There is some truth as well as some error in the perception that Carnatic music is too percussion-oriented. The melodic movements in Hindustani music flow without accents on every beat until the completion of the melodic line, which is always constructed to emphasise the first beat of the tala cycle the sam or sama. The Carnatic compositions clearly display the division in their melodic structure and in multiple places the syllabic and the melodic form is emphasised. This aesthetic makes it necessary that every beat in a tala be a clear division. At the same time, the divided beat approach has resulted in the mrdanga artists developing accompanying techniques based purely on the framework of the tala rather than the melody. This distortion has resulted in the mrdanga artist dictating the manodharma. 

Once when Palghat Mani was accompanying Ariyakudi on ‘viribhoni’ varnam, a rasika commented, “ We are listening to Mani Iyer’s viribhoni and not Ariyakudi’s “. 
TMK has strong views on the gender bias and bhakti orientation in the Carnatic music field:

A Carnatic musician’s training, repertory and musical practice necessarily includes music soaked in bhakti. Do I, as a musician, want to remove myself from this? Yes. I do. I seek bhakti, but to the aesthetics of the music and not to the names of Hindu gods and goddesses. 
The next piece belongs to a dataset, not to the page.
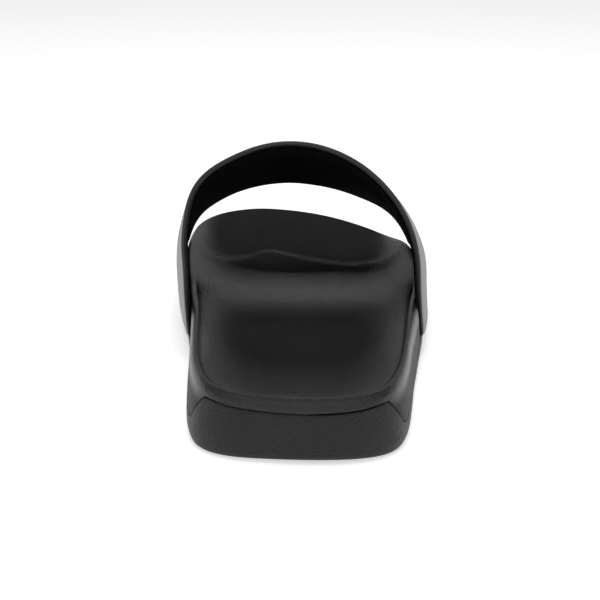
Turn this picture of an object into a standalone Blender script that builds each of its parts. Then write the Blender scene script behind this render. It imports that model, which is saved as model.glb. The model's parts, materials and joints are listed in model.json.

If this is possible for TMK in spite of singing bhakti-laden kritis, it should be possible for others too.

Many compositions are chosen less for their aesthetic content than for the religious emotion it engenders or the philosophic content. This can make a katcheri look like an evangelical congregation. 

Dramatic and amusing to read, but surely an exaggeration? .

I also believe that, in due course, we should see if it is possible to engage with Carnatic music without the religious factor.  

By coincidence, the organisers of Tamil Isai movement in their first manifesto said almost the same thing: “ Songs need not always be tied to religion and praise of God. Why not sing about nature or social problems? ”.  Replacing the huge volume of historically evolved bhakti-based kritis, many of them brilliantly composed, with equally good secular compositions is a Herculean, perhaps unnecessary, task and very unlikely to happen.

Recently I heard Gurucharan singing beautifully  ‘silambosai ketkudamma ’ a song entirely about Tamil literature and culture in Saramati after an elaborate alapana ending with kalpana swarams. It is open to musicians of calibre to upgrade such kritis to the status of regular kritis.

The dominance of brahmins in the field of Carnatic music is a fact but TMK portrays this as something manoeuvred and conspiratorial. He, however, concedes that the community has served Carnatic music well:

Carnatic music has been dominated by the brahmin community both in the practice of the art and in audience composition. To believe that strong community support did not play a crucial role in Palghat Mani Iyer’s ascendancy would be naïve. Palani Subramaniam Pillai and Ramanathapuram Murugabhoopathy are two names always mentioned along with Mani Iyer’s. Yet it was Mani Iyer alone who is placed on a pedestal. This is not purely on musical or scholarship grounds. One of few devadasis who was able to create a niche for herself was Veenai Dhanammal. However, she was treated by the brahmin modernists as a storehouse of a bygone, exclusive music which did not seem to have a contemporary place, unless reinterpreted by the very same brahmins. The Tamil Isaai movement was also closely linked to caste equations. Brahmins lived by the Vedas and Sanskrit texts, non-brahmins lived by the various religious texts like tevaram. So caste and language were intertwined in this battle. With the creation of the katcheri based mostly on the kritis of the trinity all three brahmins in Sanskrit and Telegu, and the parallel marginalisation of the isai vellalars from the Carnatic story, the existing social divide deepened.

However, I would also like to acknowledge the tremendous support that individuals from the brahmin community have given to this art form. 


A friend once said in a lighter vein, “TMK is the Alfred Hitchcock of Carnatic music”. When asked to explain, he said, “AH was a master of suspense on the screen. TMK is a master of suspense on the music stage. There is always a suspense about whether he is going to start the concert with a varnam or a mangalam, whether he will sing a tillana next or a virutham, whether after an alapana he will sing a kriti in the same raga or a different one or not at all, and finally, when was he going to end his concert.” Another friend of mine called TMK the Kejriwal of Carnatic music: “Kejriwal wants to flout existing systems, waive water and power charges, claims he is an anarchist and expected his government to be toppled any time. TMK wants to dismantle existing practices like the cutcheri format and use of mike, wants his concerts to be free and once said that, by sticking to his convictions, he may go without an audience one of these days”. Once his comments on violinists and mrdangam players in the book are out, he may find it difficult to find accompanists! Jokes apart, there is no question that TMK is a musician of awesome talent, creativity and mastery. To this, the book now adds musical scholarship and an excellent command of English. TMK indirectly gives his own justification in the book for many of his  ‘idiosyncrasies ’. Enjoyment and evaluation of music will always be subjective, unless they relate to purely grammatical aspects like an apaswaram, a missed beat, being out of sruti, etc. It is impossible to logically prove such opinions right or wrong. Many of TMK’s views in this book are of this type. Rasikas conditioned by listening to their favourite musicians in traditionally formatted concerts may find some of his views strange, unacceptable and even anarchic. In fact, in the absence of specific performance parameters, one can turn round and ask TMK, “How do we know that YOU have understood the aesthetics of Carnatic music correctly?” Only those who approach music with the same degree of detachment and experience it with the same degree of intensity as TMK will understand his viewpoint even if they do not agree with him. But then TMK himself is not out to prove anything. For him, “This book is a search, not a destination; a quest, not an arrival; a musical voyage to see why I stand where I stand.”